Und wenn es um größere Exponenten ginge, wäre es wohl auch noch effizienter, die Binäre Exponentiation ? Wikipedia in einer eigenen Methode zu schreiben, statt Math.pow zu verwenden. 

Aber, der Vollständigkeit halber: Das alles funktioniert natürlich nur für ganzzahlige Exponenten, und Math.pow ist ja nicht zuletzt für nicht-ganzzahlige gedacht...


----------



## Bile Demon (26. Jun 2012)

Wow, danke für die ausführliche Antwort.

Da empfehle ich doch glatt, deinen Beitrag in einen eigenen Blog-Beitrag zu dem Thema o.ä. zu integrieren. Ist jedenfalls viel zu schade für eine Randnotiz in einem Unterforum, die dann im Endeffekt von einer handvoll Personen gelesen wird, oder?

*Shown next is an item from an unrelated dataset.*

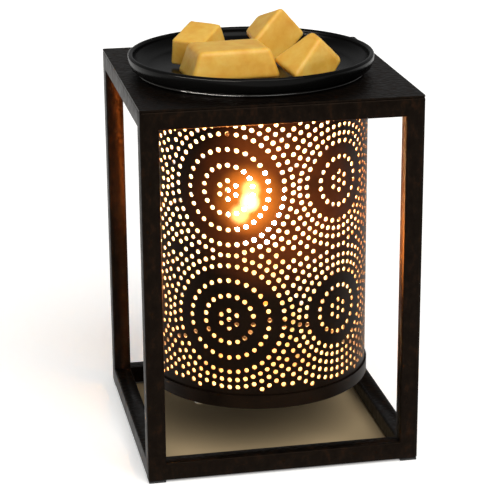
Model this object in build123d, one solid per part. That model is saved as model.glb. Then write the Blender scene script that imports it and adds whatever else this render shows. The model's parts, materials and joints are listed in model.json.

Gut zu wissen, dass ich Math.pow bislang falsch verwendet habe. Dann werde ich das doch besser künftig meiden.


----------



## Marco13 (26. Jun 2012)

Eine Liste mit bemerkenswert hilfreichen und außergewöhnlich wertvollen Beiträgen bekommt man über diese Suchanfrage :smoke: 

:joke:

Ja, es geht gelegentlich schon was unter, aber speziell in diesem Fall nochmal die Betonung: Diesen Benchmark sollte man mit noch-etwas-mehr Skepsis betrachten, als andere Microbenchmarks. Die Quintessenz (x*x statt pow, und bei ganzzahligen Exponenten eine eigene Implementierung der binären Exponentiation in Erwägung zu ziehen) würde ich aber so stehen lassen.


----------